The Adam Small literary festival took place over the weekend in Pniël near Stellenbosch. Madonsela, who is currently the chair of social justice at Stellenbosch University, was the keynote speaker.

Small was well-known for his contribution to Afrikaans literature during the apartheid era and the Adam Small festival aims to honour his legacy.

You delivered the memorial lecture at the Adam Small festival – what are your thoughts about Adam Small's legacy and the impact it has had on present times?

A thought leader ahead of his time and founder of UWC, Adam Small was one of South Africa’s greatest philosophers, poets, authors. His thoughts, expressed mostly in Afrikaans, highlighted the immoral character of racism and related oppression and subjugation of the black majority.

An optimist who believed it was possible to embrace the humanity and dignity of every person and achieve peaceful coexistence in a society devoid of racism, Adam Small expressed his thoughts through poems and plays that continue to influence academic thought, art and society.

In his honour Stellenbosch recently renamed its theatre the Adam Small Building. This is fitting restorative justice by the university in its efforts to be a constructive change agent as South Africa seeks to rebuild itself in pursuit of the constitutional dream of a united nation bound by a common destiny and shared prosperity.

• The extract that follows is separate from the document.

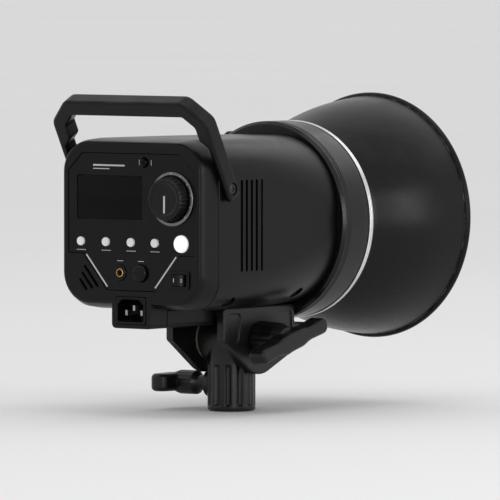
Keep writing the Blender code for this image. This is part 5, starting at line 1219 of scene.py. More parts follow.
def make_dial():
    at = DIAL_AT + Vector((0, 0, OPTICAL_AXIS))
    make_dial_trim(at)
    bore_end = DIAL_TOP - 0.0027
    dish = DIAL_TOP - 0.0009
    knob = [(bore_end, 0), (bore_end, DIAL_BORE), (DIAL_LOW, DIAL_BORE)]
    knob += [(DIAL_LOW, DIAL_RADIUS - 0.0006), (DIAL_LOW + 0.0006, DIAL_RADIUS)]
    knob += [(DIAL_LOW + 0.0018 * step, DIAL_RADIUS - 0.00012 * step) for step in (1, 2, 3)]
    knob.append((DIAL_TOP - 0.0014, DIAL_RADIUS * 0.957, 0.0006))
    knob.append((DIAL_TOP - 0.0002, DIAL_RADIUS * 0.87, 0.0008))
    knob += [(DIAL_TOP, DIAL_RADIUS * 0.83, 0.0004), (DIAL_TOP, DIAL_RADIUS * 0.76, 0.0004)]
    knob += [(DIAL_TOP - 0.0007, DIAL_RADIUS * 0.68, 0.0008), (dish, DIAL_RADIUS * 0.3), (dish, 0)]
    bm = turned(knob, "Y", at, DIAL_FLUTES * 6, shaped=fluted, fine=4)
    name = "control_dial"
    eased(piece(name + "_knob", bm, RUBBER, "smooth_black", name, body=name), 0.00015)
    inlay = oblong(-0.0007, 0.0007, -0.0100, 0.0025, 0.0006)
    pointer = moved(block(inlay, DIAL_TOP - 0.0013, DIAL_TOP - 0.0004, "Y"), at)
    eased(piece("dial_pointer_inlay", pointer, PRINT_AND_PAINTED_HIGHLIGHT, "grey_caps", body=name), 0.00012)
    carried(STEEL, "dial_shaft")
    carried(FIBRE, "dial_encoder")


make_dial()


# Buttons. Four caps of pale grey silicone-painted ABS and one large lit test button pass
# through the plate; their flanges behind it keep them from falling out.
BUTTON_STEM = 0.1065
BUTTON_STANDS = 0.0016
FLANGE = 0.0012
GREY_CAP = coated(
    "pale grey caps", (0.74, 0.75, 0.76), grey(0.85), 0.40, 1800, 0.00001, wear=0.3, dust=0.1
)
LIT_WHITE = coated(
    "lit white cap", (0.85, 0.86, 0.88), grey(0.9), 0.35, 1800, 0.00001,
    wear=0.1, dust=0.1, Emission_Color=(0.93, 0.96, 1.0, 1), Emission_Strength=0.30,
)


def button_cap(name, x, radius, material, slot):
    """A cap with a dished face and a soft rim."""
    top = PANEL_REAR + BUTTON_STANDS
    flange = PANEL_FRONT - GAP
    side = [(BUTTON_STEM, 0), (BUTTON_STEM, radius * 0.6), (flange - FLANGE, radius * 0.6)]
    side += [(flange - FLANGE, radius + FLANGE), (flange, radius + FLANGE), (flange, radius)]
    side += [(top - 0.0005, radius, 0.0003), (top - 0.0001, radius * 0.93, 0.0003)]
    side += [(top, radius * 0.84, 0.0002), (top - 0.0002, radius * 0.62, 0.0008)]
    side += [(top - 0.00035, radius * 0.2), (top - 0.00035, 0)]
    bm = on_axis(turned(side, "Y", (x, 0, BUTTON_Z), 64, fine=3))
    piece(name + "_cap", bm, material, slot, name, body=name)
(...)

Why do you think it important to honour late Adam Small and celebrate his legacy?

There are several reason for honouring the legacy of Adam Small. One is to propagate his ideas regarding the possibility of social cohesion in a society that embraces the humanity of all regardless of colour. Another is to remind us about where we come from and the legacy of accumulated advantages and disadvantages that define the lives of the historically advantaged and the historically disadvantaged. For example, Adam Small wanted to study at Stellenbosch University, but apartheid prevented him from doing so.

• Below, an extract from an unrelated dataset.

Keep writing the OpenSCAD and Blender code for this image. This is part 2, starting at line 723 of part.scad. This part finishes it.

Highlighting and celebrating his legacy is also about promoting the kind of scholarship he represented despite the adversity he had to confront. This is important to encourage the young generation to excel and lift the bar even higher. Also important is to highlight the dream behind the struggle for democracy and the many pathways that delivered South Africa’s constitutional democracy, an important memory as we celebrate 25 years into democracy. Above everything else, Adam Small is a reminder to young people that education can be a game changer and also that the intelligentsia are empowered to use thought leadership to change the world as opposed to using violence or violent language.

Do you think people like Adam Small, who played a significant role in positively influencing South Africa's history, are getting enough recognition for their efforts?

Adam Small is one of the forgotten midwives of South Africa’s freedom and democracy. While sectoral efforts such as the Stellenbosch University building are commendable in highlighting and keeping the legacy of Adam Small alive, the broader public narrative excludes contributions like his as it tends to focus on those who contributed through armed struggle or were imprisoned on Robben Island.

We ignore the legacy of Adam Small and other African thought leaders of the past at our peril as they serve as great examples of the adage that excellence is the best antidote to bigotry.